Write out the listing below again, precisely as it is given.
--------
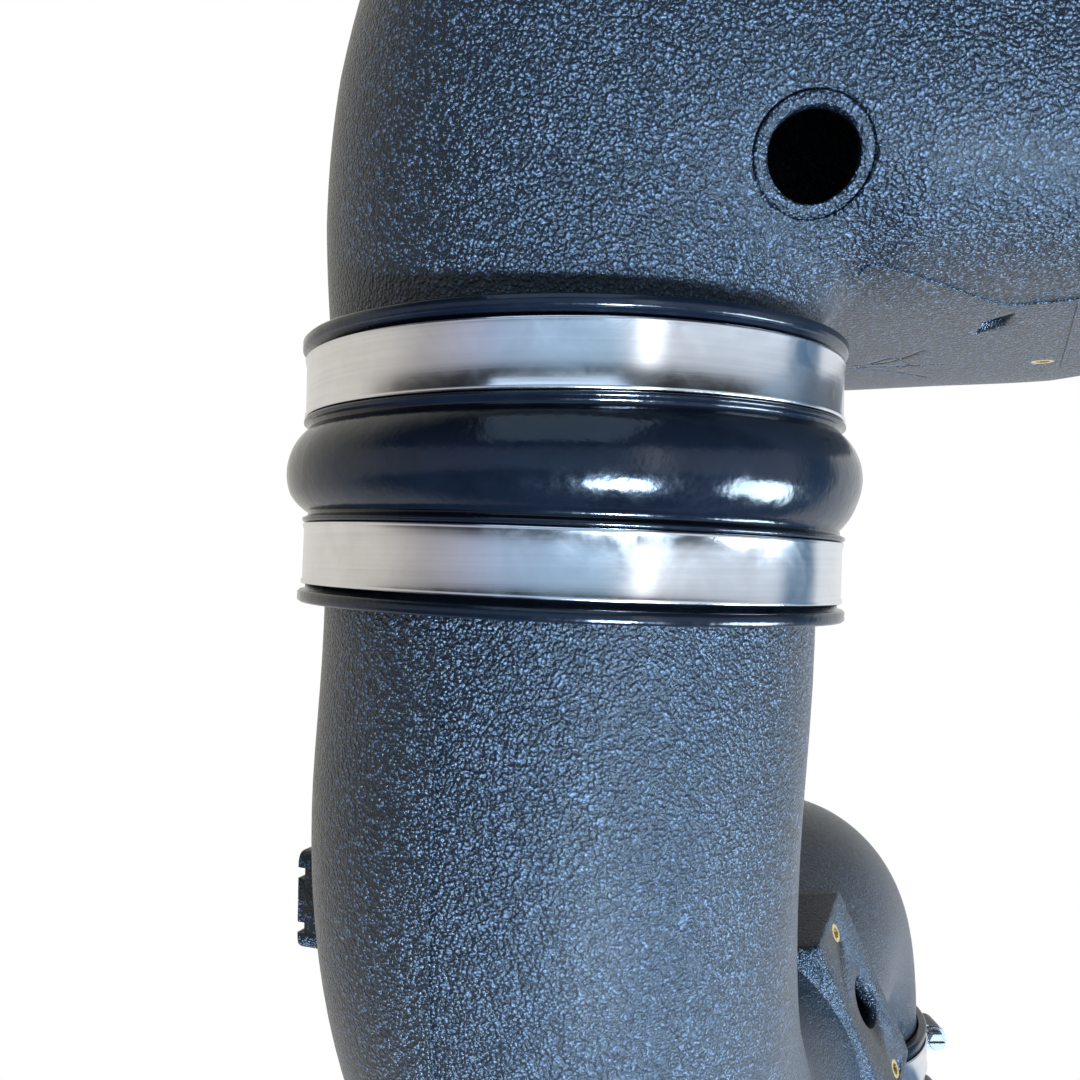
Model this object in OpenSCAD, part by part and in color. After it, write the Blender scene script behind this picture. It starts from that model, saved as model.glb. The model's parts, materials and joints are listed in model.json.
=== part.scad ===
// Cold air intake: an upper duct, a hump coupler, a bent lower pipe and an outlet hose,
// held together by four worm-drive band clamps. Millimetres, +Z up.
// The origin is the centre of the outlet hose's open end.

/* [Pipe] */
// Outer radius of the moulded pipe ends
pipe_r = 62.4; // [56:0.1:70]
// Wall of the rotationally moulded ducts
wall = 4; // [3:0.5:6]
// Outer radius of the round inlet collar
inlet_r = 76.2; // [68:0.1:84]
// Length of the round inlet collar
inlet_len = 42; // [30:1:60]

/* [Hump coupler] */
// Half of the coupler's length
coupler_half = 33; // [31:0.5:40]
// Rubber wall under the clamps
rubber_wall = 5; // [4:0.5:7]
// How far the hump stands above the clamp seat
hump_rise = 5.3; // [3:0.1:9]
// Half of the hump's width
hump_half = 11; // [9:0.5:12]
// How far an end lip stands above the clamp seat
lip_rise = 1.8; // [0.5:0.1:3]
// Angle by which the lower cuff gives way
cuff_tilt = 1.5; // [0:0.1:3]

/* [Outlet hose] */
// Length of the outlet hose
hose_len = 60; // [56:1:80]
// Rubber wall of the outlet hose
hose_wall = 4.2; // [3:0.1:6]
// How much wider the free end's bore is than the pipe, on the radius
outlet_bore_room = 1.1; // [0.1:0.1:2]
// How far the hose's end lips stand above the clamp seat
hose_lip_rise = 0.7; // [0.3:0.1:2]
// How far the pipe goes into the outlet hose
hose_grip = 30; // [25:1:40]

/* [Clamps] */
// Width of a clamp band
band_w = 14.7; // [12:0.1:16]
// Thickness of a clamp band
band_t = 0.8; // [0.6:0.1:1.2]
// Centre of each hump clamp above or below the hump
hump_clamp_z = 21.2; // [20:0.1:24]
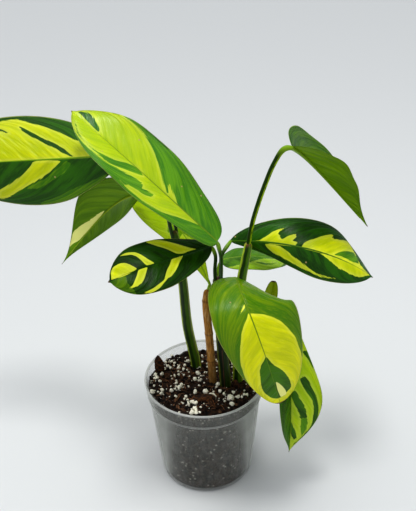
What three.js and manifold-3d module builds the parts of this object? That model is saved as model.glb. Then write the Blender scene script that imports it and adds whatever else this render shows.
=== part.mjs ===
--------
• _OUTPUT OF THE EXERCISE_:
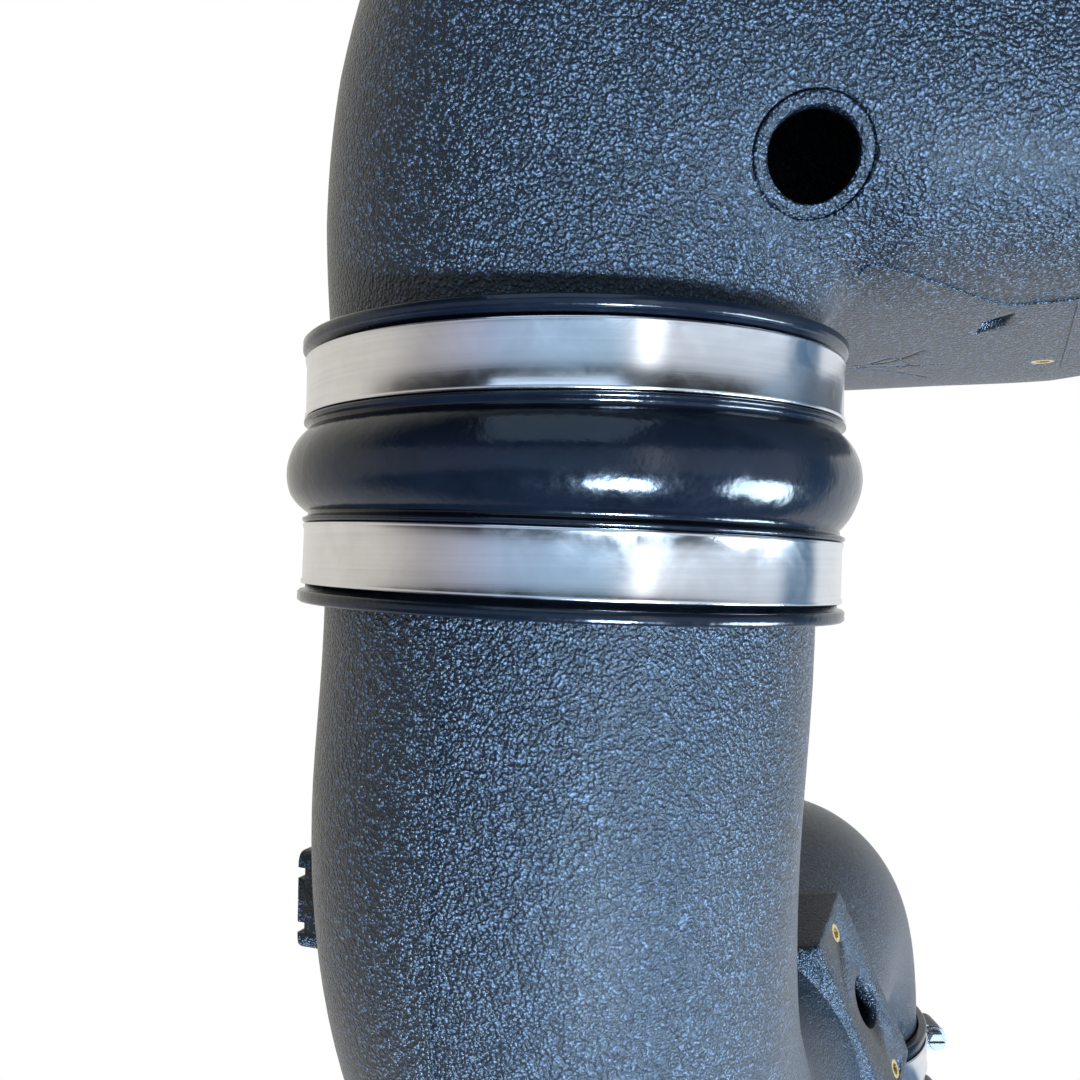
Model this object in OpenSCAD, part by part and in color. After it, write the Blender scene script behind this picture. It starts from that model, saved as model.glb. The model's parts, materials and joints are listed in model.json.
=== part.scad ===
// Cold air intake: an upper duct, a hump coupler, a bent lower pipe and an outlet hose,
// held together by four worm-drive band clamps. Millimetres, +Z up.
// The origin is the centre of the outlet hose's open end.

/* [Pipe] */
// Outer radius of the moulded pipe ends
pipe_r = 62.4; // [56:0.1:70]
// Wall of the rotationally moulded ducts
wall = 4; // [3:0.5:6]
// Outer radius of the round inlet collar
inlet_r = 76.2; // [68:0.1:84]
// Length of the round inlet collar
inlet_len = 42; // [30:1:60]

/* [Hump coupler] */
// Half of the coupler's length
coupler_half = 33; // [31:0.5:40]
// Rubber wall under the clamps
rubber_wall = 5; // [4:0.5:7]
// How far the hump stands above the clamp seat
hump_rise = 5.3; // [3:0.1:9]
// Half of the hump's width
hump_half = 11; // [9:0.5:12]
// How far an end lip stands above the clamp seat
lip_rise = 1.8; // [0.5:0.1:3]
// Angle by which the lower cuff gives way
cuff_tilt = 1.5; // [0:0.1:3]

/* [Outlet hose] */
// Length of the outlet hose
hose_len = 60; // [56:1:80]
// Rubber wall of the outlet hose
hose_wall = 4.2; // [3:0.1:6]
// How much wider the free end's bore is than the pipe, on the radius
outlet_bore_room = 1.1; // [0.1:0.1:2]
// How far the hose's end lips stand above the clamp seat
hose_lip_rise = 0.7; // [0.3:0.1:2]
// How far the pipe goes into the outlet hose
hose_grip = 30; // [25:1:40]

/* [Clamps] */
// Width of a clamp band
band_w = 14.7; // [12:0.1:16]
// Thickness of a clamp band
band_t = 0.8; // [0.6:0.1:1.2]
// Centre of each hump clamp above or below the hump
hump_clamp_z = 21.2; // [20:0.1:24]
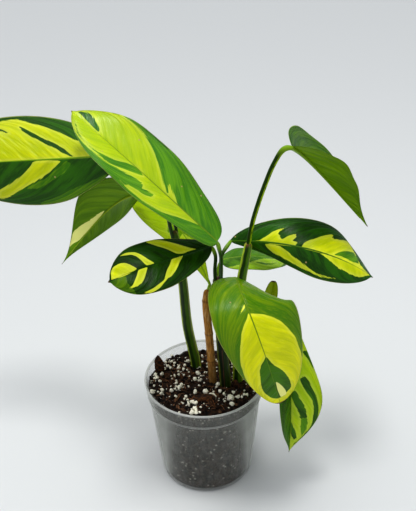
What three.js and manifold-3d module builds the parts of this object? That model is saved as model.glb. Then write the Blender scene script that imports it and adds whatever else this render shows.
=== part.mjs ===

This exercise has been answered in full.